» **Records supplied**:
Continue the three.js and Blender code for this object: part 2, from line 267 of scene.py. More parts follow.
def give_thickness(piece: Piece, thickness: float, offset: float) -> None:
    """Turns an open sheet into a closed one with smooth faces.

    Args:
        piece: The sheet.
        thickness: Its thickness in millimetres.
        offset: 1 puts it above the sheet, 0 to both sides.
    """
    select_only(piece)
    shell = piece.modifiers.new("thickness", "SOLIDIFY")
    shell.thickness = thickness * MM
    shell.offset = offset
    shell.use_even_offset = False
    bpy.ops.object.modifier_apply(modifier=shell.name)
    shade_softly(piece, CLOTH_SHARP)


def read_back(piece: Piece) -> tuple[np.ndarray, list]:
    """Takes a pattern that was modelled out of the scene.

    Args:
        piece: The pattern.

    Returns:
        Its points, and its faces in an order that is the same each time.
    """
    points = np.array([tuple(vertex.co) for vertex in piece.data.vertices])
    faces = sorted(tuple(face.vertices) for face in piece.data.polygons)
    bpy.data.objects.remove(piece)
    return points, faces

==

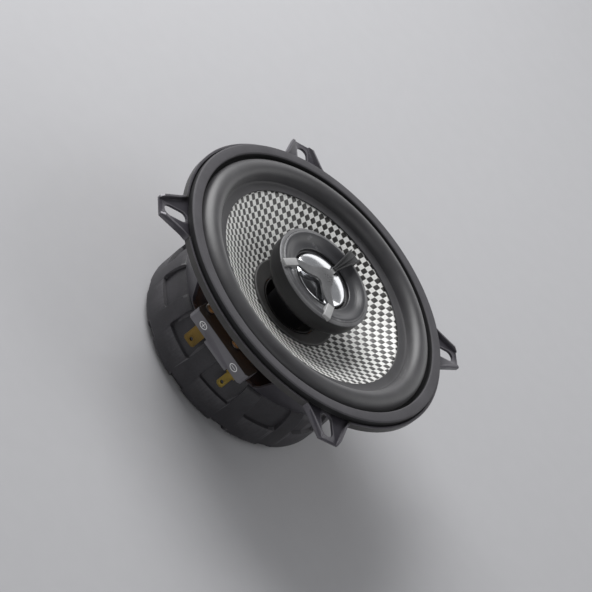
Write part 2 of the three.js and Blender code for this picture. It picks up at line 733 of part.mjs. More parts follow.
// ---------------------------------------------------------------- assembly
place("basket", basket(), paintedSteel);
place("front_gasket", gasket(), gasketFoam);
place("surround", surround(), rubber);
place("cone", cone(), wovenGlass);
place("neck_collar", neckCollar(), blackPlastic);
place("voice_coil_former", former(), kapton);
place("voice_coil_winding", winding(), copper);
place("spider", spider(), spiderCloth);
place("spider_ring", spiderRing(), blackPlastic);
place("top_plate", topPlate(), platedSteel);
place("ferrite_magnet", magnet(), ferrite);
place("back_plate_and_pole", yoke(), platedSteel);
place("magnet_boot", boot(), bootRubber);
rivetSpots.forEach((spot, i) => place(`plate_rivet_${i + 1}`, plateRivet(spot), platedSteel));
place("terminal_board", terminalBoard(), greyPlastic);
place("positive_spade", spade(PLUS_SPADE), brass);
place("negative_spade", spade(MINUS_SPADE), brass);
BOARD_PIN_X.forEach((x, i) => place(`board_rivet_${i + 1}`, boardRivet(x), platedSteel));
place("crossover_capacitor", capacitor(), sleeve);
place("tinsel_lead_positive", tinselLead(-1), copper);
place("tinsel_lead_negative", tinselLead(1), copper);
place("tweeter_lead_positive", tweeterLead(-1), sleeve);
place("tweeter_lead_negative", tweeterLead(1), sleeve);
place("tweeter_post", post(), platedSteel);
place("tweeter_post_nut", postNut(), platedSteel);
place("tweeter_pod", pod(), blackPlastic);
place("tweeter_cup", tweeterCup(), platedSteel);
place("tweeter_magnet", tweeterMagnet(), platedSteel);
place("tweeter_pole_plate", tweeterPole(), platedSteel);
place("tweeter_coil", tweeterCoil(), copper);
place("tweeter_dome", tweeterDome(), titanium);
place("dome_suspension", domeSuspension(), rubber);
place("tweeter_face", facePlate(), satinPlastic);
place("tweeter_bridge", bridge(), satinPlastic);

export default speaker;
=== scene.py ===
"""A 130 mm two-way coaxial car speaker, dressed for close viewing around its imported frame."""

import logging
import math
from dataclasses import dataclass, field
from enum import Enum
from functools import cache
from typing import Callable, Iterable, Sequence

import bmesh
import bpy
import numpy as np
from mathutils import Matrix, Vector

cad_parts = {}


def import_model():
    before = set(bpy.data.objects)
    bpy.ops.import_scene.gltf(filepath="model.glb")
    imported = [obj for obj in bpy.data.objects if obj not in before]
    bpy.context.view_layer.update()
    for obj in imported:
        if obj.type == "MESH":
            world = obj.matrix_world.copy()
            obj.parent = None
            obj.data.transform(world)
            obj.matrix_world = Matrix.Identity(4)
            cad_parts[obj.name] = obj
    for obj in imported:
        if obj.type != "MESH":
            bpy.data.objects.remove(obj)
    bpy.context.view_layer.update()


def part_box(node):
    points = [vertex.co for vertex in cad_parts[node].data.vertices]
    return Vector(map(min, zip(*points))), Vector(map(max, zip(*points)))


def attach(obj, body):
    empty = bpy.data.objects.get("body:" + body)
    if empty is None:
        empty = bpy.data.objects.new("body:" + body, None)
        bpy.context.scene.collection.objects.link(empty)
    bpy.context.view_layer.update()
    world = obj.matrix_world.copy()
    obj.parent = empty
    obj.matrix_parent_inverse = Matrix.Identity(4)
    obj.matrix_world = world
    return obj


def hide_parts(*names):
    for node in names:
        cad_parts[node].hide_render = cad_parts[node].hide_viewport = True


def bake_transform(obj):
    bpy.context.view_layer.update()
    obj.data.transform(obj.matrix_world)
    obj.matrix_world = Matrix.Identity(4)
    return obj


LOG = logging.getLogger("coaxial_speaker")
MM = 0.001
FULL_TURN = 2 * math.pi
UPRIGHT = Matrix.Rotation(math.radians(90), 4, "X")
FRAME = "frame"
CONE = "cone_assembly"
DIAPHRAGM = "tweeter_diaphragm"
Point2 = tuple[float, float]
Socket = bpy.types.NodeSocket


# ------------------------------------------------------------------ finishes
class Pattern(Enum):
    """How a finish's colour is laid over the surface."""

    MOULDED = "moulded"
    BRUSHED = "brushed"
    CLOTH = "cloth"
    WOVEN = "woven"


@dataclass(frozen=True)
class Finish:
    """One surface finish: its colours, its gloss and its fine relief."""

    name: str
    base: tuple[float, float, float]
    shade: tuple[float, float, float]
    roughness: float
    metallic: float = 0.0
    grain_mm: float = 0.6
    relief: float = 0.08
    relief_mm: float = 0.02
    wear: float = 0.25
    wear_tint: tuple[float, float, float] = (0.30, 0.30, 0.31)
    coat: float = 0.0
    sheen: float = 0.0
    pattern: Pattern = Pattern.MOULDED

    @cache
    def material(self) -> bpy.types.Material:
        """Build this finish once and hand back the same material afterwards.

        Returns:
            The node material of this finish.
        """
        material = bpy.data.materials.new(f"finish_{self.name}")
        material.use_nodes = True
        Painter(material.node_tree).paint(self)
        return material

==

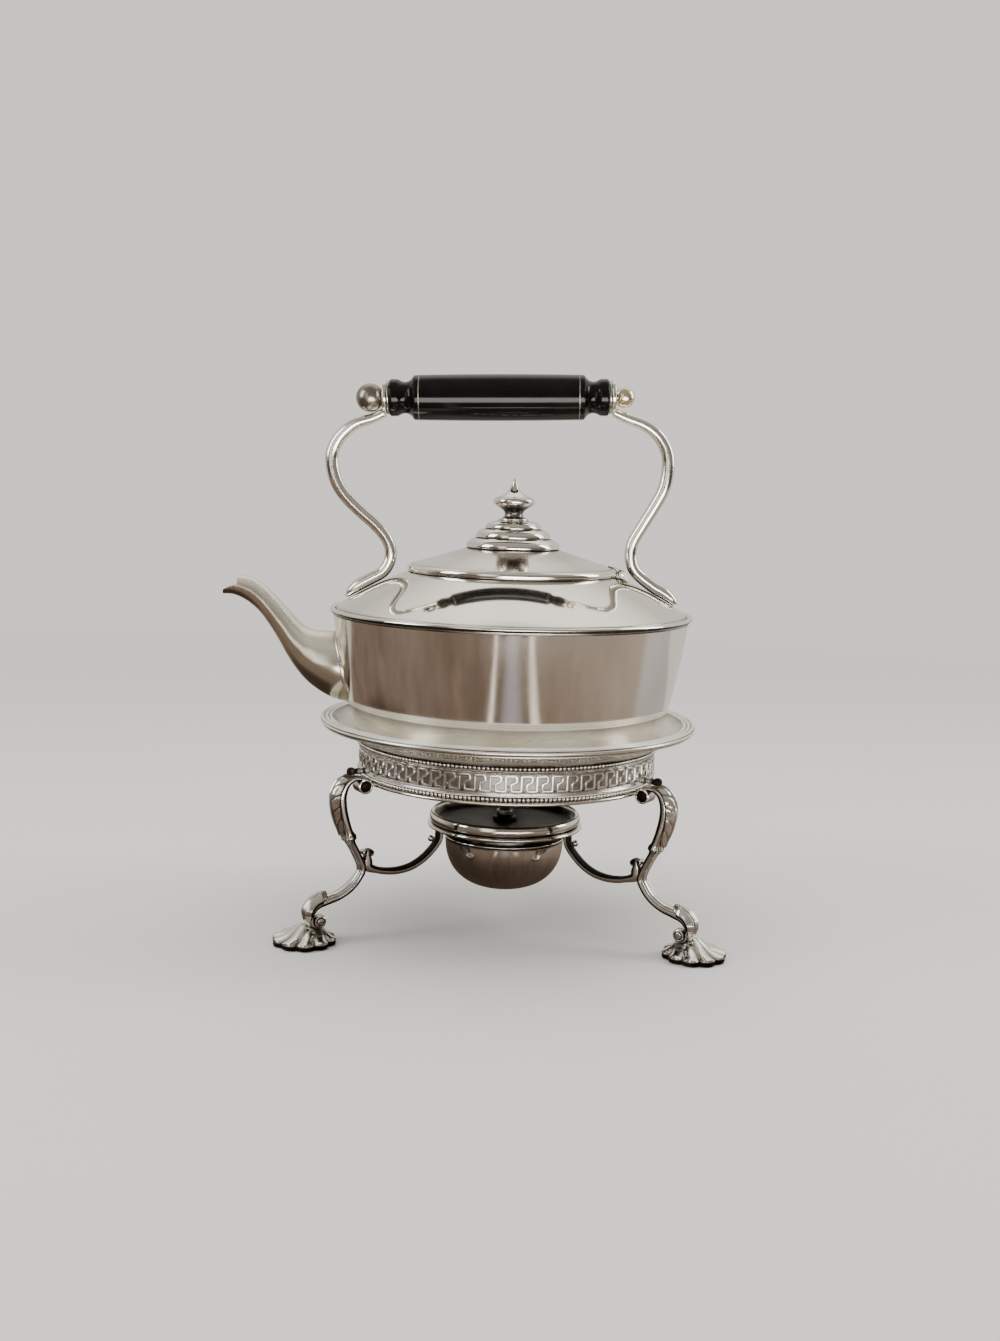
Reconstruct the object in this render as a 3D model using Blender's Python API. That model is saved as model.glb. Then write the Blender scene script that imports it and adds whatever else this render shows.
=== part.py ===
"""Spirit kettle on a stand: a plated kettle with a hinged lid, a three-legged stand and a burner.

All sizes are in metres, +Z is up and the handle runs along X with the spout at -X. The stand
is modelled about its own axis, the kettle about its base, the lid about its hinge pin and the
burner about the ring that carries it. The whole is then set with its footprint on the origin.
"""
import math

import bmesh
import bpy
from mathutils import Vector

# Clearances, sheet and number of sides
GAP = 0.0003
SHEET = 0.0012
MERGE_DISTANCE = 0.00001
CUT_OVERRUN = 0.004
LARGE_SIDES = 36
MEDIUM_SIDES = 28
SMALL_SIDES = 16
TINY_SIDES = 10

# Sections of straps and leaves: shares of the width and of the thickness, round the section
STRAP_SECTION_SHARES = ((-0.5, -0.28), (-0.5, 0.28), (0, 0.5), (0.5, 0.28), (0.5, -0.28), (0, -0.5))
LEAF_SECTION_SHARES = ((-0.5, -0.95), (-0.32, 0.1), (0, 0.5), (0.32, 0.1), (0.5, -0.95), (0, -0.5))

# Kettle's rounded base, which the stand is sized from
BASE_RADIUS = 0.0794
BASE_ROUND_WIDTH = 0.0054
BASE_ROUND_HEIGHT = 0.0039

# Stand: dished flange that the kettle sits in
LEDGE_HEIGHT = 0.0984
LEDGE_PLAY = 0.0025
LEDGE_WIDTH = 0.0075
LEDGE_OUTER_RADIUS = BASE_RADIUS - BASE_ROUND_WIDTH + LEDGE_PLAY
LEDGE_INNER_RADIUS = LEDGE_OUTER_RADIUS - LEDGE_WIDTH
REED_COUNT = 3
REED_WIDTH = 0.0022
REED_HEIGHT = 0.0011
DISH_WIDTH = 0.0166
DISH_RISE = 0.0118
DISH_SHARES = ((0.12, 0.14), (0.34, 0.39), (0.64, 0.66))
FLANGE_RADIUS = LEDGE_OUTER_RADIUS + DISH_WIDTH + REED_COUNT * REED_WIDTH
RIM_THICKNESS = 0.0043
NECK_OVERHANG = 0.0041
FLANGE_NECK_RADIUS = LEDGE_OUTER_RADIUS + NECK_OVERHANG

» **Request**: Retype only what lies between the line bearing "BOARD_PIN_X.forEach((x, i) =>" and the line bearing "bpy.data.objects.remove(obj)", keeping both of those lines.

» **Solution to the exercise**:
BOARD_PIN_X.forEach((x, i) => place(`board_rivet_${i + 1}`, boardRivet(x), platedSteel));
place("crossover_capacitor", capacitor(), sleeve);
place("tinsel_lead_positive", tinselLead(-1), copper);
place("tinsel_lead_negative", tinselLead(1), copper);
place("tweeter_lead_positive", tweeterLead(-1), sleeve);
place("tweeter_lead_negative", tweeterLead(1), sleeve);
place("tweeter_post", post(), platedSteel);
place("tweeter_post_nut", postNut(), platedSteel);
place("tweeter_pod", pod(), blackPlastic);
place("tweeter_cup", tweeterCup(), platedSteel);
place("tweeter_magnet", tweeterMagnet(), platedSteel);
place("tweeter_pole_plate", tweeterPole(), platedSteel);
place("tweeter_coil", tweeterCoil(), copper);
place("tweeter_dome", tweeterDome(), titanium);
place("dome_suspension", domeSuspension(), rubber);
place("tweeter_face", facePlate(), satinPlastic);
place("tweeter_bridge", bridge(), satinPlastic);

export default speaker;
=== scene.py ===
"""A 130 mm two-way coaxial car speaker, dressed for close viewing around its imported frame."""

import logging
import math
from dataclasses import dataclass, field
from enum import Enum
from functools import cache
from typing import Callable, Iterable, Sequence

import bmesh
import bpy
import numpy as np
from mathutils import Matrix, Vector

cad_parts = {}


def import_model():
    before = set(bpy.data.objects)
    bpy.ops.import_scene.gltf(filepath="model.glb")
    imported = [obj for obj in bpy.data.objects if obj not in before]
    bpy.context.view_layer.update()
    for obj in imported:
        if obj.type == "MESH":
            world = obj.matrix_world.copy()
            obj.parent = None
            obj.data.transform(world)
            obj.matrix_world = Matrix.Identity(4)
            cad_parts[obj.name] = obj
    for obj in imported:
        if obj.type != "MESH":
            bpy.data.objects.remove(obj)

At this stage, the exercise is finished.